MIAMI, Florida (CNN) -- For 11 years, Pedro Zapeta, an illegal immigrant from Guatemala, lived his version of the American dream in Stuart, Florida: washing dishes and living frugally to bring money back to his home country.
Pedro Zapeta, an illegal immigrant, managed to save $59,000 while working as a dishwasher for 11 years.
Two years ago, Zapeta was ready to return to Guatemala, so he carried a duffel bag filled with $59,000 -- all the cash he had scrimped and saved over the years -- to the Fort Lauderdale-Hollywood International Airport.
But when Zapeta tried to go through airport security, an officer spotted the money in the bag and called U.S. customs officials.
"They asked me how much money I had," Zapeta recalled, speaking to CNN in Spanish.
He told the customs officials $59,000. At that point, U.S. customs seized his money, setting off a two-year struggle for Zapeta to get it back. Zapeta describes how he lost his money »
Zapeta, who speaks no English, said he didn't know he was running afoul of U.S. law by failing to declare he was carrying more than $10,000 with him. Anyone entering or leaving the country with more than $10,000 has to fill out a one-page form declaring the money to U.S. customs.

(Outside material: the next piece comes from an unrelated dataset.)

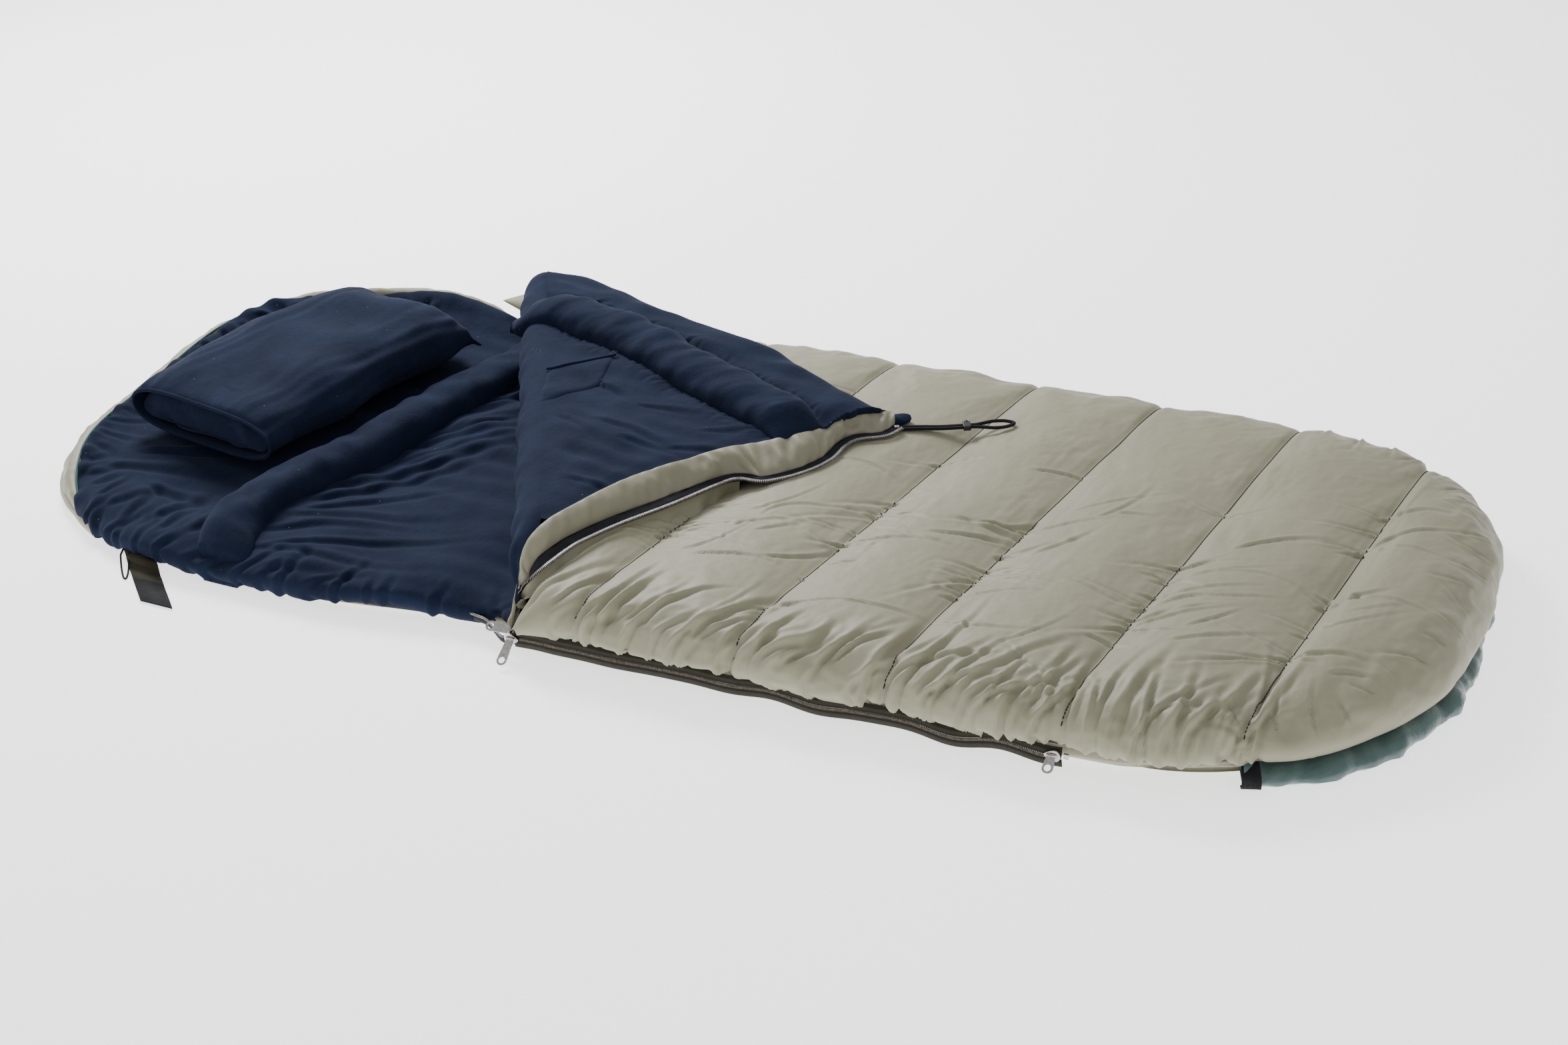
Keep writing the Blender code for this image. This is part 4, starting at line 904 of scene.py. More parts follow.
LINING_Z = 0.1640       # top of the flap's lining
CHAIN_PATH = [(-0.0885, -0.0497, 0.037), (-0.066, -0.046, 0.050), (-0.045, -0.040, 0.066),
              (-0.047, -0.0316, 0.085), (-0.052, -0.0191, 0.103), (-0.043, 0.0037, 0.118),
              (-0.0143, 0.0366, 0.127), (0.006, 0.0585, 0.128), (0.047, 0.110, 0.128), (0.096, 0.188, 0.129),
              (0.147, 0.262, 0.131), (0.157, 0.290, 0.131), (0.147, 0.327, 0.129), (0.1665, 0.383, 0.129),
              (0.200, 0.427, 0.130), (0.240, 0.452, 0.131), (0.2595, 0.475, 0.131), (0.267, 0.518, 0.130),
              (0.290, 0.544, 0.130)]
GUARD_SEAM = [(-0.074, -0.0485, 0.046), (-0.054, -0.043, 0.068), (-0.031, -0.032, 0.100), (-0.0166, -0.0282, 0.120),
              (-0.0033, -0.0143, 0.142), (0.018, 0.0115, 0.156), (0.053, 0.0515, 0.160), (0.093, 0.092, 0.160),
              (0.127, 0.134, 0.160), (0.151, 0.175, 0.160), (0.172, 0.2175, 0.160), (0.189, 0.250, 0.160),
              (0.203, 0.286, 0.160), (0.210, 0.319, 0.160), (0.224, 0.375, 0.160), (0.248, 0.420, 0.158),
              (0.280, 0.458, 0.155), (0.303, 0.492, 0.150), (0.322, 0.535, 0.142)]
NECK_EDGE = [(0.322, 0.535), (0.345, 0.500), (0.468, 0.421), (0.547, 0.378), (0.610, 0.321), (0.680, 0.258),
             (0.770, 0.176), (0.870, 0.100), (0.915, 0.055), (0.926, 0.012)]
ROLL_PATH = [(0.212, 0.400), (0.232, 0.388), (0.285, 0.357), (0.352, 0.312), (0.438, 0.252), (0.5265, 0.196),
             (0.592, 0.145), (0.662, 0.085), (0.715, 0.035), (0.745, -0.008), (0.760, -0.038), (0.766, -0.054)]
ROLL_WIDTH = 0.088
FOLD_STATIONS = [  # along, centre across, centre height, half width, half height
    (-0.070, -0.046, 0.045, 0.005, 0.008), (-0.036, -0.030, 0.070, 0.017, 0.028),
    (-0.006, -0.014, 0.098, 0.032, 0.042), (0.036, -0.002, 0.118, 0.041, 0.0445),
    (0.100, 0.0, 0.1215, 0.044, 0.0425), (0.300, 0.0, 0.1215, 0.044, 0.0425), (0.600, 0.0, 0.1215, 0.046, 0.0425),
    (0.850, 0.0, 0.1215, 0.046, 0.0425), (0.905, -0.002, 0.121, 0.042, 0.041), (0.938, -0.004, 0.119, 0.030, 0.030),
    (0.948, -0.004, 0.118, 0.012, 0.014)]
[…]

Officials initially accused Zapeta of being a courier for the drug trade, but they dropped the allegation once he produced pay stubs from restaurants where he had worked. Zapeta earned $5.50 an hour at most of the places where he washed dishes. When he learned to do more, he got a 25-cent raise.
After customs officials seized the money, they turned Zapeta over to the Immigration and Naturalization Service. The INS released him but began deportation proceedings. For two years, Zapeta has had two attorneys working pro bono: one on his immigration case, the other trying to get his money back.
"They are treating me like a criminal when all I am is a working man," he said.
Zapeta's story became public last year on CNN and in The Palm Beach Post newspaper, prompting well-wishers to give him nearly $10,000 -- money that now sits in a trust.
Robert Gershman, one of Zapeta's attorneys, said federal prosecutors later offered his client a deal: He could take $10,000 of the original cash seized, plus $9,000 in donations as long as he didn't talk publicly and left the country immediately.
Zapeta said, "No." He wanted all his money. He'd earned it, he said.
Now, according to Gershman, the Internal Revenue Service wants access to the donated cash to cover taxes on the donations and on the money Zapeta made as a dishwasher. Zapeta admits he never paid taxes.
CNN contacted the U.S. Attorneys office in Miami, U.S. Customs and the IRS about Zapeta's case. They all declined to comment.
Marisol Zequeira, an immigration lawyer, said illegal immigrants such as Zapeta have few options when dealing with the U.S. government.
"When you are poor, uneducated and illegal, your avenues are cut," he said.
On Wednesday, Zapeta went to immigration court and got more bad news. The judge gave the dishwasher until the end of January to leave the country on his own. He's unlikely to see a penny of his money.
"I am desperate," Zapeta said. "I no longer feel good about this country."
Zapeta said his goal in coming to the United States was to make enough money to buy land in his mountain village and build a home for his mother and sisters. He sent no money back to Guatemala over the years, he said, and planned to bring it all home at once.
At Wednesday's hearing, Zapeta was given official status in the United States -- voluntary departure -- and a signed order from a judge. For the first time, he can work legally in the U.S.